Keeping everyone happy is biggest part of the job in getting people to change the way they work. Start by asking questions and listening. Who will use it? What do you know about them? How will they get to it? Clarifies purpose for content. Often people make pages for themselves – what they would like if they were the user.

Convert people. Need to convince people why this is a priority. What are the advantages of doing this? What are the disadvantages of not doing it? People are committed; no-one’s twiddling their thumbs. Have to convince people this’ll save time in longterm. Convince them it has to be done at all. “I spent a lot of time doing this site in 2002 and now you want me to change it?”

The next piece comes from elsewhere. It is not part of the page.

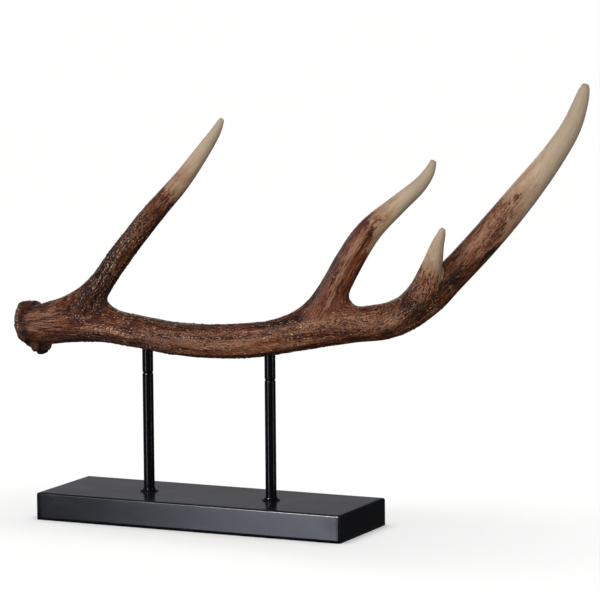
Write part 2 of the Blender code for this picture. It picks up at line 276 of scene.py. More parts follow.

Web users rarely initiate communication about problems, just go away. Make user testing a spectator sport. Pick a day a month – stream the video of the testing, have tea and coffe and invite people (developer, manager, everyone…) to watch and discuss. (Have done it once but not ingrained as a habit.)

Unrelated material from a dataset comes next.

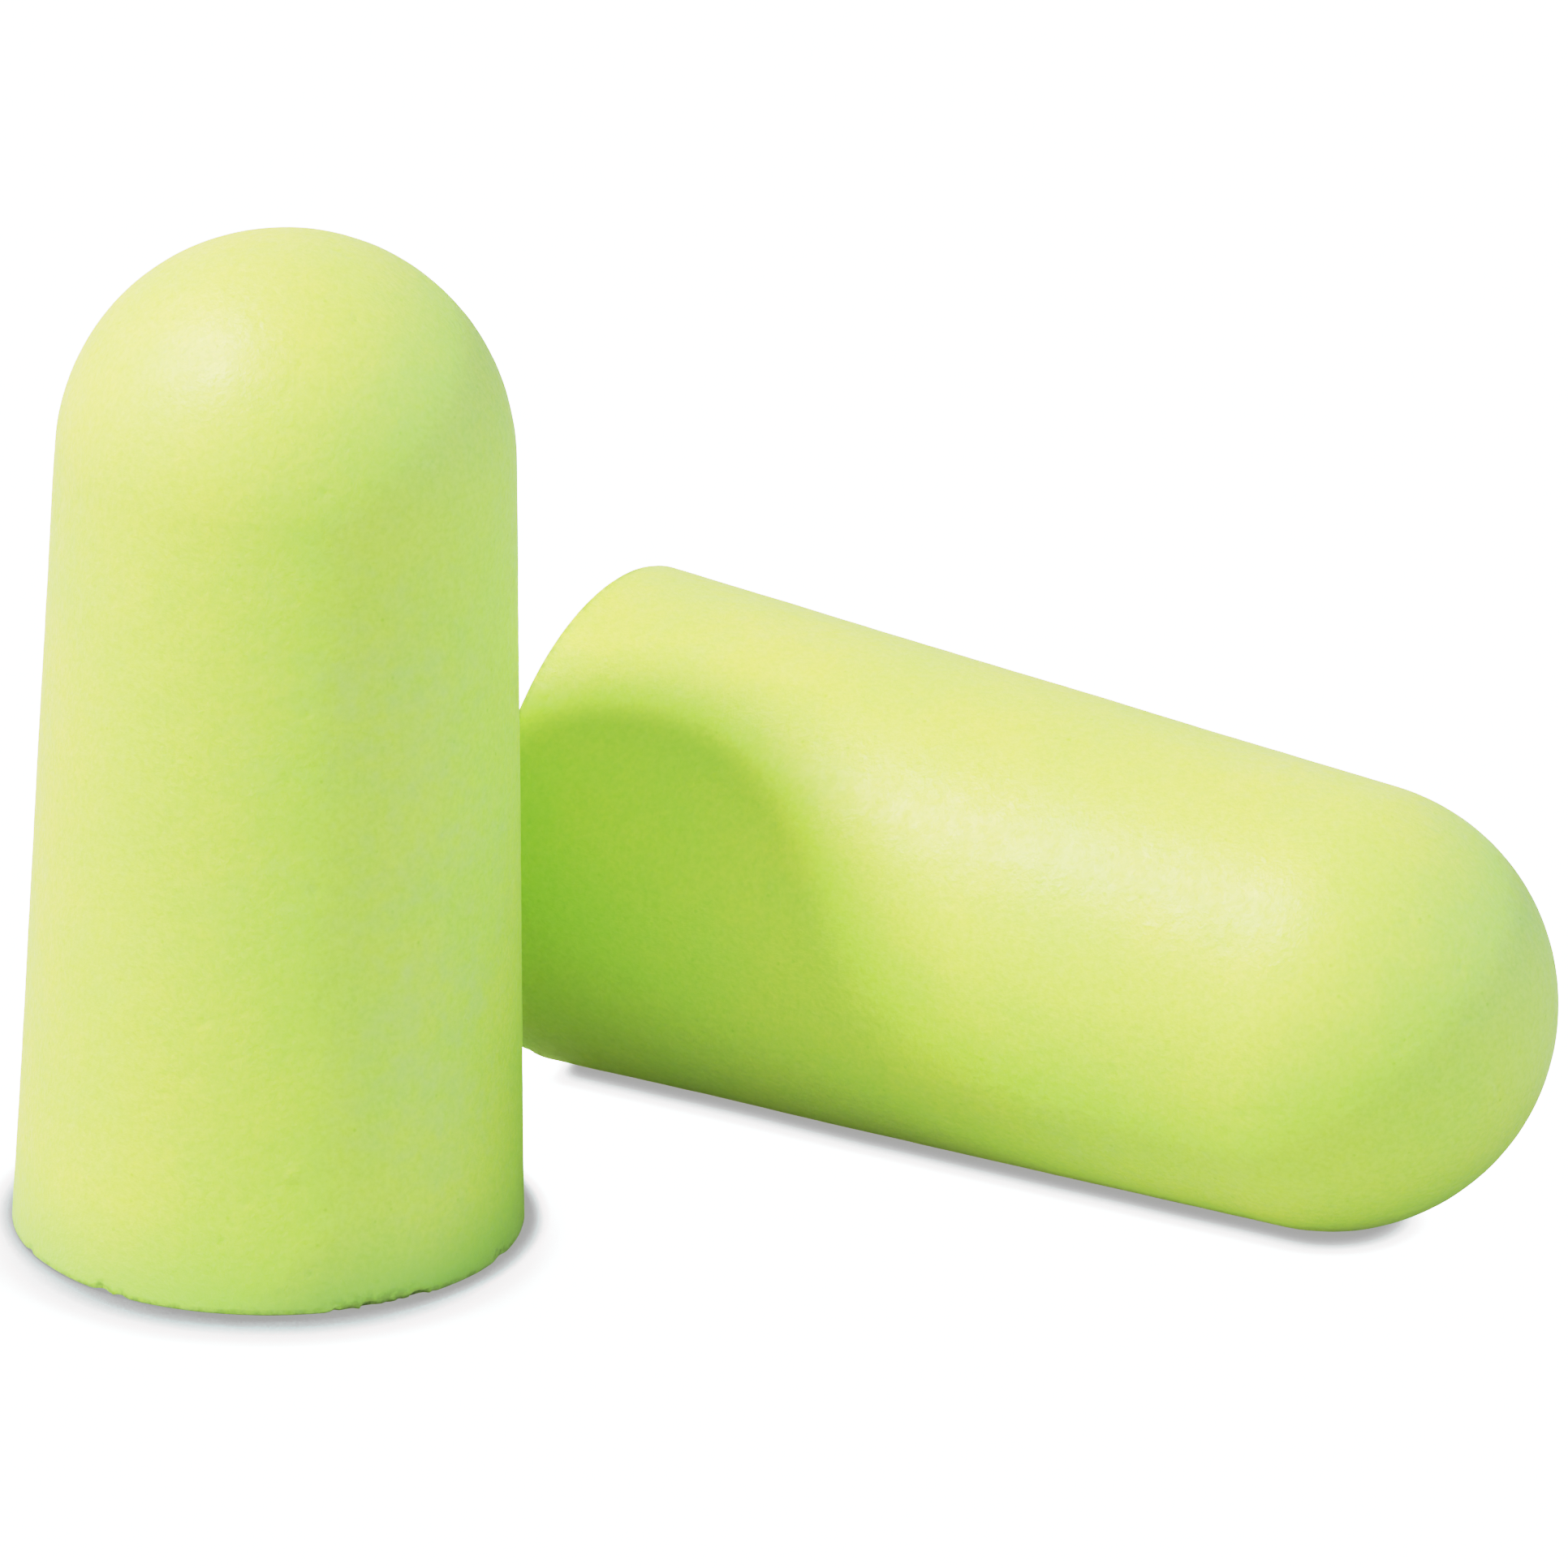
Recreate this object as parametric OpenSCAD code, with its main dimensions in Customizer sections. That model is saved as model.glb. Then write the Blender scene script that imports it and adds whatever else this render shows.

Working with researchers, some people will never play, but don’t let them hold back others. Just do it – maybe professional rivalry will then come into play.

Content strategy – focus is on content rather than container. Create once, publish everywhere. Get out of pattern of thinking that website is done. Currenly most of the innovative work is happening outside of the website. Make sure our content is great so it’s always worth consuming.